I cut so many big oaks that day with just a 270 with a 20" bar. We were on the hill for 3 days. There were 4 ofus. We had the land owner real nice guy, myself the dozer operator and a scout. He went ahead and set up were the line went. Theni would go through cut the trees and wouldbe followed by the dozer who built the fireline. The first night we slept on the dozer witch was and old cat D6D, the operator got his seat i got the hood(awesome heat for a while) and the scout got the roof. Landowner went home(lucky ass). we would stop At about midnight and start about 8 the next morning. The second night we did not stop.

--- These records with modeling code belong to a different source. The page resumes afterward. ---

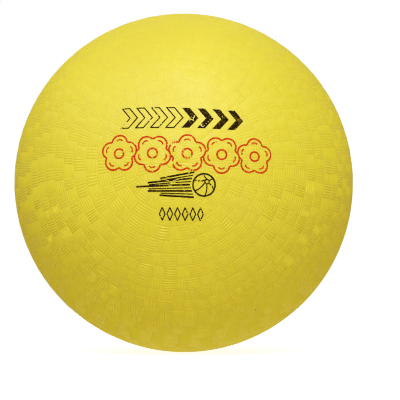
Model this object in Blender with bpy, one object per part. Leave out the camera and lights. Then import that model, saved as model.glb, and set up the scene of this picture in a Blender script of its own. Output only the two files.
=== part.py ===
"""Playground rubber ball, 8.5 in (216 mm) across: a textured rubber cover over a wound nylon
carcass and a butyl bladder, with a rubber needle valve.

Frame: the origin is the ball's centre and +Z is up. The mould axis is Y, with the printed pole at -Y
(the front) and the valve at the +Y pole (the back). Every piece is turned about that axis. Metres.
"""

import math

import bmesh
import bpy

# Ball and its three layers, from the outside inwards. Neighbouring pieces stay GAP apart.
BALL_RADIUS = 0.10795
COVER_WALL = 0.0014
WINDING_WALL = 0.0004
BLADDER_WALL = 0.0008
GAP = 0.0003

WINDING_RADIUS = BALL_RADIUS - COVER_WALL - GAP
BLADDER_RADIUS = WINDING_RADIUS - WINDING_WALL - GAP
FLANGE_SPHERE_RADIUS = BLADDER_RADIUS - BLADDER_WALL - GAP

# Facets: equal steps round the axis and from pole to pole, so that the nested layers stay parallel.
STEPS_ROUND = 40
STEPS_POLE_TO_POLE = 20
POLAR_STEP = math.pi / STEPS_POLE_TO_POLE

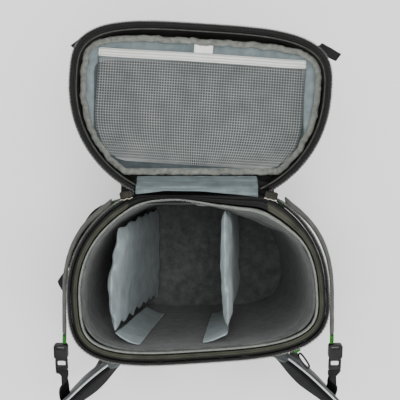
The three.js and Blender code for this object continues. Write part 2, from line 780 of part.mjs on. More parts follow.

We ended up cutting 100 miles offire break in 3 days. I cut close to 500 trees before i lost count, and rolled both my ankles 10 times. But i got a new pair of boots out of it. 500 acres burnt to the ground. And was all started by some dumbasses stealing live gas line. They went and shut down a service line between 2 wells and isolated about 3 miles of line. The used one of those k12 rescuse saws to cut it up. I guess a stray spark set the fire. They were caught in the act but were gone by the time the cops got there. The gas company had to foot the bill for the line to be replaced.

Sorry for such a lengthy post but hey this is over a fire:cheers:
Yah,that's how it seems to start. some idoiot does something stupid and then We get called. the D6D is a tough machine,not quite as tough as a TD-15 tho. The 6C was my favorite fireline cat of all time.
 
Happy Camp!!! I spent a year there one summer.
QUOTE]

Happy Camp is an oxymoron. I spent a year there one spring. Putting up fire salvage sales. Then, foolishly, a few years later took a job and LIVED downriver for a few real long years. In Siskiyou Countynear the center of the universe. But I had to have those license plates on my car and people were mean when I went north back to home.

One veteran called it "The other nom." (Ukonom)

Strange stories from living there. Strange....
 
Yep, Ms Polly, the Klamath has a strangers living on it. U-ko-nom, yeah, along with all the other "Noms, Poms, Wans", best to be avoided, Orleans for sure.
 
Happy Camp!!! I spent a year there one summer.

All I remember from my childhood memory were all of these houses filled knee high with mud, and some hairy road with a cliff on one side and an old wrecked car way down at the bottom. My Grandad ran trucks out of Ashland and Canyonville, Or. Worked the Siskyous and Blues all his life. Have a photo of one of his trucks with a single log, and one after it was hit by a train. Keep meaning to get them to the old photos thread.